Действительно, добраться до него было не просто. Снаряды раскроили, раскрошили стены, уничтожив целый пролет лестницы, тем самым отрезав путь к верхушке колокольни. До сих пор туда никто не взбирался, поскольку это было связано с большим риском.
И вот теперь Эйланд с двумя рабочими пытался залезть на самый верх. Чтобы восстановить пугь, проделанный некогда с винтовкой за плечами, пришлось втащить лестницу, привязать ее веревками. Нелегкое дело — как раз в этом месте колокольня была разбита гораздо больше, чем это казалось снизу. Только к полудню удалось подобраться к верхушке колокольни, где крепилось основание креста.
Эйланд надавил на тяжелую крышку люка, открывавшего доступ наверх. Как и тем жарким летом, он надеялся увидеть узкие оконца, сквозь которые так хорошо видны окрестности, надеялся услышать свист степного ветра в выемках стен, испещренных пулями.

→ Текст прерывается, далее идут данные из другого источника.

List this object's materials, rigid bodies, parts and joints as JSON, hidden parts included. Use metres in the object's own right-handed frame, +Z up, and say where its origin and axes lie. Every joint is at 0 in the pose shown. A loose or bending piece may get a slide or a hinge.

Но он не увидел ни слуховых окон, ни окрестностей, не услышал свиста ветра. Глазам его открылась странная картина, совершенно ошеломившая его. Через поперечный брус была переброшена драная истлевшая шинель, а по всему тесному помещению разбросаны кости и тряпье.
Эйланд невольно отпрянул. Ему показалось, что он попал в склеп. Ветер дохнул сухим запахом гнили. Перепуганные галки с громким криком порхнули на волю. Эйланд рывком откинул до отказа крышку люка и взобрался наверх.
— Залезайте, ребята, быстро! — крикнул он, оглядывая помещение.
Пыль, птичий помет и прочий мусор густо устилали пол. Между потолком и поперечными балками торчали гнезда, свитые из речного тростника, степных былинок. На полу под шинелью были ржавые гильзы и желтые кости. У стены, обращенной к Днепру, лежал череп, на нем истлевшая фуражка, по другую сторону — вконец сгнившие сапоги, из дырявых голенищ торчали кости. Тут же валялся револьвер с двумя нерасстрелянными патронами и наполовину занесенный песком бинокль.
— Батюшки, это что такое? — вырвалось у одного из рабочих. — Да тут, никак, монах за молитвой Богу душу отдал.
— Как бы не так, за молитвой… Небось белякам подавал сигналы да скопытился от нашей пули.
Эйланд приподнял шинель. Из нее, как из старого тюфяка, посыпалась труха, заклубилась пыль.